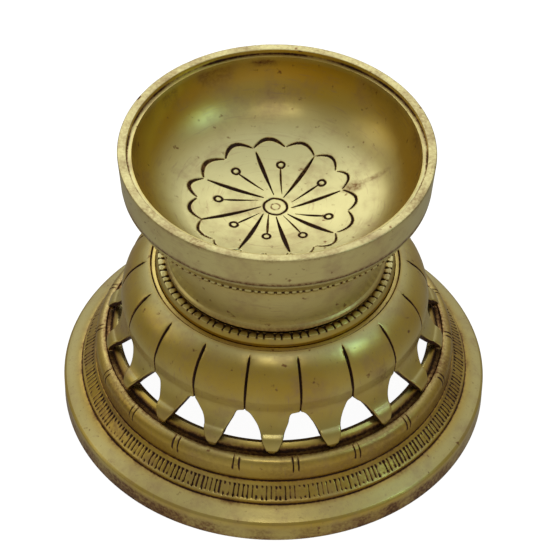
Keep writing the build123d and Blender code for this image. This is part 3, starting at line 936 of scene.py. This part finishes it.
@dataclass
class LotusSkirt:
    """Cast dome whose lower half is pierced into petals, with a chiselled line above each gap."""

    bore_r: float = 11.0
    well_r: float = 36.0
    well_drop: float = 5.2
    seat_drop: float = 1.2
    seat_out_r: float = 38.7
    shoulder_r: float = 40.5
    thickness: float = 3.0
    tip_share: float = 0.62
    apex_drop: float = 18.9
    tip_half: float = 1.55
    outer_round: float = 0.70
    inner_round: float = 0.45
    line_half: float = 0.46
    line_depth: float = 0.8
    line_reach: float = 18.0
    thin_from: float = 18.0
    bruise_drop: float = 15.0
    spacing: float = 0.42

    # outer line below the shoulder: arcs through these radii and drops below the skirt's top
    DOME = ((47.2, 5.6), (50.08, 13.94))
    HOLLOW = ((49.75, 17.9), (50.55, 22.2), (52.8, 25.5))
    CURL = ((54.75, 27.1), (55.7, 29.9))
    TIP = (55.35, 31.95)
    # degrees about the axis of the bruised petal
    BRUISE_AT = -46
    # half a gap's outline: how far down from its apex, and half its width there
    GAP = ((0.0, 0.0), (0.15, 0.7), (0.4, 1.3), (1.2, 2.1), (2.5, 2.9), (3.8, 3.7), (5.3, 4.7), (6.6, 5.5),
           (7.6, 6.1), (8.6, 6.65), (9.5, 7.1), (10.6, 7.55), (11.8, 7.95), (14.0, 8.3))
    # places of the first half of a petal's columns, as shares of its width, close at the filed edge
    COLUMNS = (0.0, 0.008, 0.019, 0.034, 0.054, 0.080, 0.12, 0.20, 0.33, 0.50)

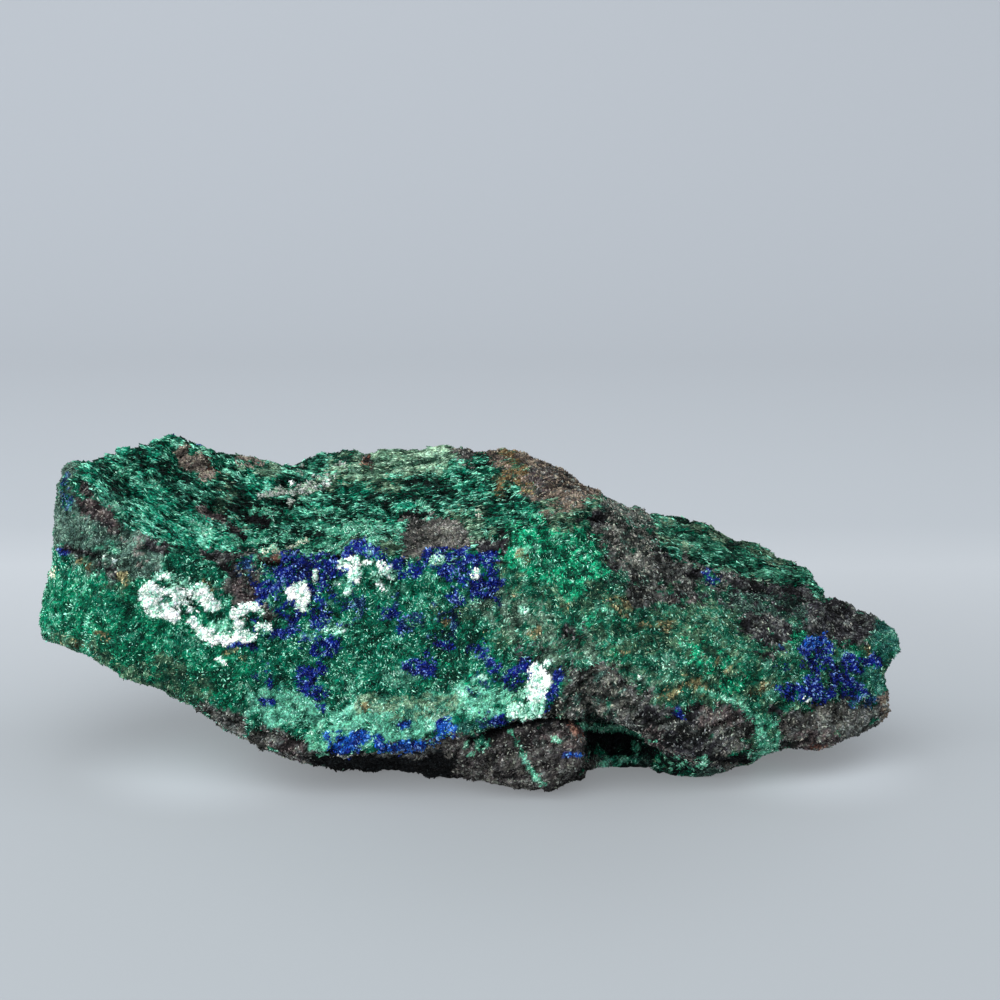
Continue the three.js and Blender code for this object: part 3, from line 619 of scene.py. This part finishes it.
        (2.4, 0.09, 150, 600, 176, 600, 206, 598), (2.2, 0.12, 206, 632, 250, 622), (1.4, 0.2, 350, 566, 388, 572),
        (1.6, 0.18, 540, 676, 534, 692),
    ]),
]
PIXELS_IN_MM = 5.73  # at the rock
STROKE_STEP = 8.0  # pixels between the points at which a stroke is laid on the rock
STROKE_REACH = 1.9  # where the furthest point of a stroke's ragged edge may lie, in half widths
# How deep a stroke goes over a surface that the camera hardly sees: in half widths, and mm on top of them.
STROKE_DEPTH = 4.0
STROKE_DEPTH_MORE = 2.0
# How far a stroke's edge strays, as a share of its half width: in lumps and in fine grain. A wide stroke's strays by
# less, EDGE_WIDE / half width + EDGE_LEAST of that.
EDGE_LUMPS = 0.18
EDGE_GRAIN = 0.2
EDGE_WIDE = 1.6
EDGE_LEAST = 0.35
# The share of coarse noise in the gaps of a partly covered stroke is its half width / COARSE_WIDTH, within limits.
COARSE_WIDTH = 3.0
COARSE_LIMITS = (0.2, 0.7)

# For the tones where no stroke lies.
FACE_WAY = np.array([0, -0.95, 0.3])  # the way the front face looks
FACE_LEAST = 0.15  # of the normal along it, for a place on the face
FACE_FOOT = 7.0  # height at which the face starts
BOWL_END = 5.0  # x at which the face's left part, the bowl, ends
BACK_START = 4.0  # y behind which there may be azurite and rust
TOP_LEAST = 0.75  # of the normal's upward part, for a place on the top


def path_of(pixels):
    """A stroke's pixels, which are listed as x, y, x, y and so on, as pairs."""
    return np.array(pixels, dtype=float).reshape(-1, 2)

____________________

Copy all the lines, exactly.

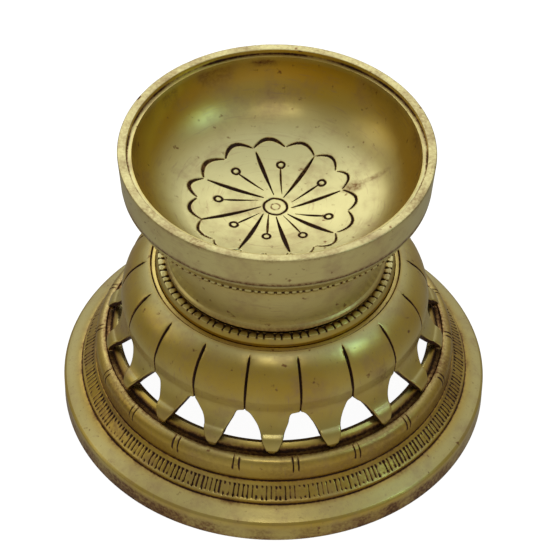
Keep writing the build123d and Blender code for this image. This is part 3, starting at line 936 of scene.py. This part finishes it.
@dataclass
class LotusSkirt:
    """Cast dome whose lower half is pierced into petals, with a chiselled line above each gap."""

    bore_r: float = 11.0
    well_r: float = 36.0
    well_drop: float = 5.2
    seat_drop: float = 1.2
    seat_out_r: float = 38.7
    shoulder_r: float = 40.5
    thickness: float = 3.0
    tip_share: float = 0.62
    apex_drop: float = 18.9
    tip_half: float = 1.55
    outer_round: float = 0.70
    inner_round: float = 0.45
    line_half: float = 0.46
    line_depth: float = 0.8
    line_reach: float = 18.0
    thin_from: float = 18.0
    bruise_drop: float = 15.0
    spacing: float = 0.42

    # outer line below the shoulder: arcs through these radii and drops below the skirt's top
    DOME = ((47.2, 5.6), (50.08, 13.94))
    HOLLOW = ((49.75, 17.9), (50.55, 22.2), (52.8, 25.5))
    CURL = ((54.75, 27.1), (55.7, 29.9))
    TIP = (55.35, 31.95)
    # degrees about the axis of the bruised petal
    BRUISE_AT = -46
    # half a gap's outline: how far down from its apex, and half its width there
    GAP = ((0.0, 0.0), (0.15, 0.7), (0.4, 1.3), (1.2, 2.1), (2.5, 2.9), (3.8, 3.7), (5.3, 4.7), (6.6, 5.5),
           (7.6, 6.1), (8.6, 6.65), (9.5, 7.1), (10.6, 7.55), (11.8, 7.95), (14.0, 8.3))
    # places of the first half of a petal's columns, as shares of its width, close at the filed edge
    COLUMNS = (0.0, 0.008, 0.019, 0.034, 0.054, 0.080, 0.12, 0.20, 0.33, 0.50)

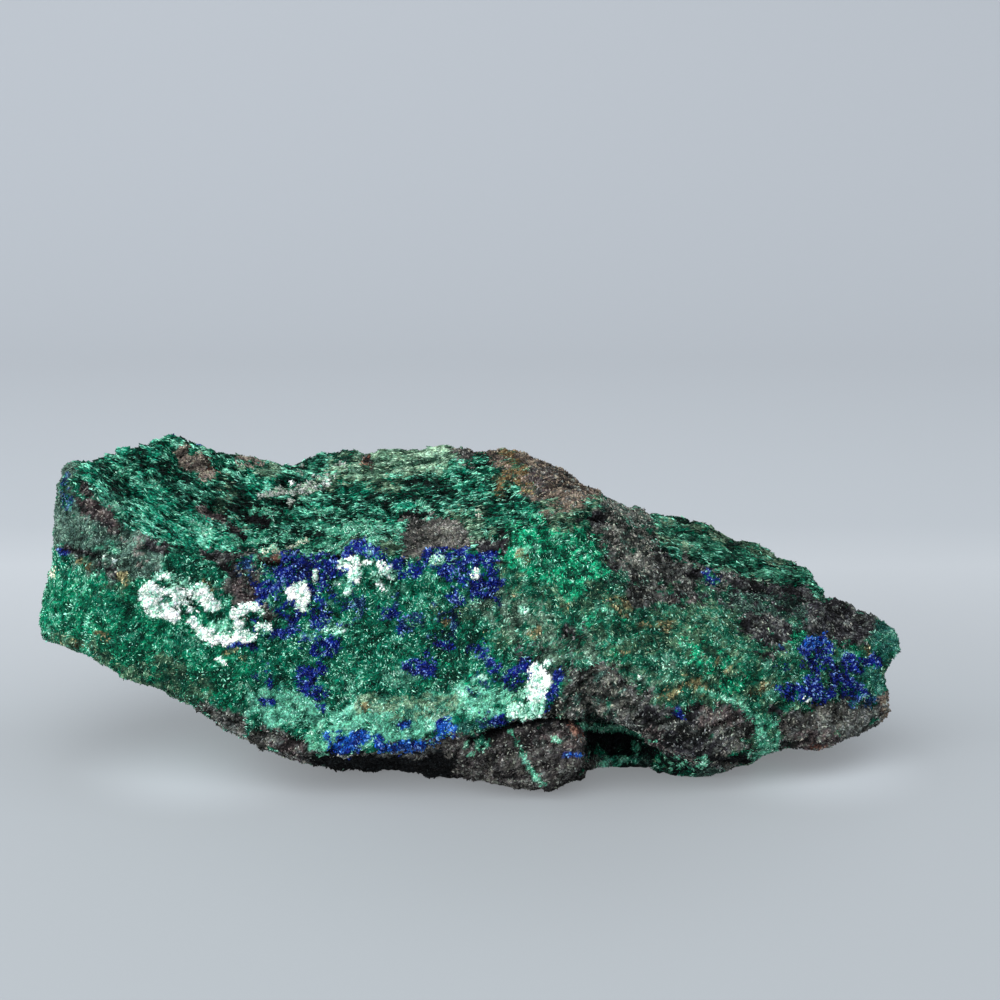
Continue the three.js and Blender code for this object: part 3, from line 619 of scene.py. This part finishes it.
        (2.4, 0.09, 150, 600, 176, 600, 206, 598), (2.2, 0.12, 206, 632, 250, 622), (1.4, 0.2, 350, 566, 388, 572),
        (1.6, 0.18, 540, 676, 534, 692),
    ]),
]
PIXELS_IN_MM = 5.73  # at the rock
STROKE_STEP = 8.0  # pixels between the points at which a stroke is laid on the rock
STROKE_REACH = 1.9  # where the furthest point of a stroke's ragged edge may lie, in half widths
# How deep a stroke goes over a surface that the camera hardly sees: in half widths, and mm on top of them.
STROKE_DEPTH = 4.0
STROKE_DEPTH_MORE = 2.0
# How far a stroke's edge strays, as a share of its half width: in lumps and in fine grain. A wide stroke's strays by
# less, EDGE_WIDE / half width + EDGE_LEAST of that.
EDGE_LUMPS = 0.18
EDGE_GRAIN = 0.2
EDGE_WIDE = 1.6
EDGE_LEAST = 0.35
# The share of coarse noise in the gaps of a partly covered stroke is its half width / COARSE_WIDTH, within limits.
COARSE_WIDTH = 3.0
COARSE_LIMITS = (0.2, 0.7)

# For the tones where no stroke lies.
FACE_WAY = np.array([0, -0.95, 0.3])  # the way the front face looks
FACE_LEAST = 0.15  # of the normal along it, for a place on the face
FACE_FOOT = 7.0  # height at which the face starts
BOWL_END = 5.0  # x at which the face's left part, the bowl, ends
BACK_START = 4.0  # y behind which there may be azurite and rust
TOP_LEAST = 0.75  # of the normal's upward part, for a place on the top


def path_of(pixels):
    """A stroke's pixels, which are listed as x, y, x, y and so on, as pairs."""
    return np.array(pixels, dtype=float).reshape(-1, 2)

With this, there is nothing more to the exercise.